Direction
Go through the listing and copy every line word for word.

Recorded data
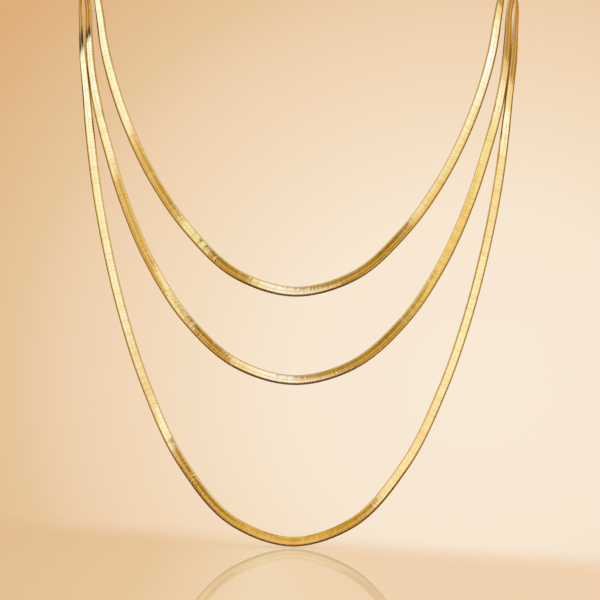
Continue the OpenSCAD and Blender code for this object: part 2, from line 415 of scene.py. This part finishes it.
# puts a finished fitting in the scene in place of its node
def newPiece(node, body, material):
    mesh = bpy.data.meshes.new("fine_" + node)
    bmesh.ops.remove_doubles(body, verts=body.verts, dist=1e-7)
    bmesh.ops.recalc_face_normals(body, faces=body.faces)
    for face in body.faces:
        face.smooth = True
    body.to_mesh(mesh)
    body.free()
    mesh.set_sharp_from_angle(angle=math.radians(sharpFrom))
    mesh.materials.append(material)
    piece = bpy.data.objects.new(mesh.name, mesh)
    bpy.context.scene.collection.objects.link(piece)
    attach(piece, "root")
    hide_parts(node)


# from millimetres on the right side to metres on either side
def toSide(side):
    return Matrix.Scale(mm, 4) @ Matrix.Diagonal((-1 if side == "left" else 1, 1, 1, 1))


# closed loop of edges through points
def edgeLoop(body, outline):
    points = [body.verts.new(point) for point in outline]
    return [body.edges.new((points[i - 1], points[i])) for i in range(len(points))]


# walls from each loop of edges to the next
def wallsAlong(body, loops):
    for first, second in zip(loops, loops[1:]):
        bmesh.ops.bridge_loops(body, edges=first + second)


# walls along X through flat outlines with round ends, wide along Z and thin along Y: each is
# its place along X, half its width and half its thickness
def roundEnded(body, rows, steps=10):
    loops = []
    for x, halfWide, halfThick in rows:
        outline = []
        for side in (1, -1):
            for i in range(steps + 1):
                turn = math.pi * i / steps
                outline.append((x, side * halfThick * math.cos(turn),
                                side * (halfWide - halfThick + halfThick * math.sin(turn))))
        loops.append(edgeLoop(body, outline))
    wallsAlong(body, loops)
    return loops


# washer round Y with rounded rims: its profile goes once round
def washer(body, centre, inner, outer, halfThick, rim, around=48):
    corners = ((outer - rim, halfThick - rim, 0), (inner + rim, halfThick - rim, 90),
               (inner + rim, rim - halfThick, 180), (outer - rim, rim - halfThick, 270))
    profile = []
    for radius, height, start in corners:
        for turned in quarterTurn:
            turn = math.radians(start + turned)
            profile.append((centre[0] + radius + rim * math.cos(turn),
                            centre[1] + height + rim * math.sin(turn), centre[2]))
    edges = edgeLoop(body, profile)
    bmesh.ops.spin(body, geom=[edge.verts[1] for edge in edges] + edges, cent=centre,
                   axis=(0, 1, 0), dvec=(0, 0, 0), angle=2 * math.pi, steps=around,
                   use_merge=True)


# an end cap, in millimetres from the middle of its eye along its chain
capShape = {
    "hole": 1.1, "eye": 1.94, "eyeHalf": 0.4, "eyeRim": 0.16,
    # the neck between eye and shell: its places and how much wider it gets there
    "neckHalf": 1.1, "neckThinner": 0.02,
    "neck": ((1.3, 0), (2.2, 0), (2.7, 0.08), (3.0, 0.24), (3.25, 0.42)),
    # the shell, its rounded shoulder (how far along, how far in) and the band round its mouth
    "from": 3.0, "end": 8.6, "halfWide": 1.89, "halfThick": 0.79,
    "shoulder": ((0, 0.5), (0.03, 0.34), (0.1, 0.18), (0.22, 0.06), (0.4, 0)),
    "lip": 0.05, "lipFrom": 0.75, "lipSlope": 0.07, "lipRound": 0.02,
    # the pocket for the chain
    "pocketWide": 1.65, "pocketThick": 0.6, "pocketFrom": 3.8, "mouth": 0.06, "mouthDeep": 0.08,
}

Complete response
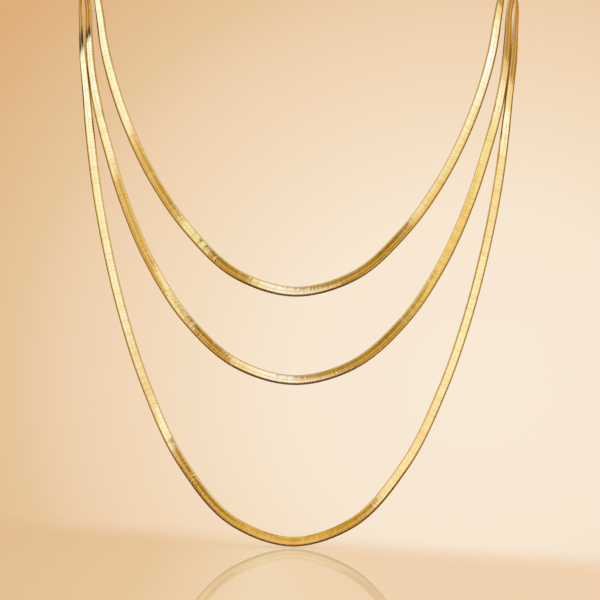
Continue the OpenSCAD and Blender code for this object: part 2, from line 415 of scene.py. This part finishes it.
# puts a finished fitting in the scene in place of its node
def newPiece(node, body, material):
    mesh = bpy.data.meshes.new("fine_" + node)
    bmesh.ops.remove_doubles(body, verts=body.verts, dist=1e-7)
    bmesh.ops.recalc_face_normals(body, faces=body.faces)
    for face in body.faces:
        face.smooth = True
    body.to_mesh(mesh)
    body.free()
    mesh.set_sharp_from_angle(angle=math.radians(sharpFrom))
    mesh.materials.append(material)
    piece = bpy.data.objects.new(mesh.name, mesh)
    bpy.context.scene.collection.objects.link(piece)
    attach(piece, "root")
    hide_parts(node)


# from millimetres on the right side to metres on either side
def toSide(side):
    return Matrix.Scale(mm, 4) @ Matrix.Diagonal((-1 if side == "left" else 1, 1, 1, 1))


# closed loop of edges through points
def edgeLoop(body, outline):
    points = [body.verts.new(point) for point in outline]
    return [body.edges.new((points[i - 1], points[i])) for i in range(len(points))]


# walls from each loop of edges to the next
def wallsAlong(body, loops):
    for first, second in zip(loops, loops[1:]):
        bmesh.ops.bridge_loops(body, edges=first + second)


# walls along X through flat outlines with round ends, wide along Z and thin along Y: each is
# its place along X, half its width and half its thickness
def roundEnded(body, rows, steps=10):
    loops = []
    for x, halfWide, halfThick in rows:
        outline = []
        for side in (1, -1):
            for i in range(steps + 1):
                turn = math.pi * i / steps
                outline.append((x, side * halfThick * math.cos(turn),
                                side * (halfWide - halfThick + halfThick * math.sin(turn))))
        loops.append(edgeLoop(body, outline))
    wallsAlong(body, loops)
    return loops


# washer round Y with rounded rims: its profile goes once round
def washer(body, centre, inner, outer, halfThick, rim, around=48):
    corners = ((outer - rim, halfThick - rim, 0), (inner + rim, halfThick - rim, 90),
               (inner + rim, rim - halfThick, 180), (outer - rim, rim - halfThick, 270))
    profile = []
    for radius, height, start in corners:
        for turned in quarterTurn:
            turn = math.radians(start + turned)
            profile.append((centre[0] + radius + rim * math.cos(turn),
                            centre[1] + height + rim * math.sin(turn), centre[2]))
    edges = edgeLoop(body, profile)
    bmesh.ops.spin(body, geom=[edge.verts[1] for edge in edges] + edges, cent=centre,
                   axis=(0, 1, 0), dvec=(0, 0, 0), angle=2 * math.pi, steps=around,
                   use_merge=True)


# an end cap, in millimetres from the middle of its eye along its chain
capShape = {
    "hole": 1.1, "eye": 1.94, "eyeHalf": 0.4, "eyeRim": 0.16,
    # the neck between eye and shell: its places and how much wider it gets there
    "neckHalf": 1.1, "neckThinner": 0.02,
    "neck": ((1.3, 0), (2.2, 0), (2.7, 0.08), (3.0, 0.24), (3.25, 0.42)),
    # the shell, its rounded shoulder (how far along, how far in) and the band round its mouth
    "from": 3.0, "end": 8.6, "halfWide": 1.89, "halfThick": 0.79,
    "shoulder": ((0, 0.5), (0.03, 0.34), (0.1, 0.18), (0.22, 0.06), (0.4, 0)),
    "lip": 0.05, "lipFrom": 0.75, "lipSlope": 0.07, "lipRound": 0.02,
    # the pocket for the chain
    "pocketWide": 1.65, "pocketThick": 0.6, "pocketFrom": 3.8, "mouth": 0.06, "mouthDeep": 0.08,
}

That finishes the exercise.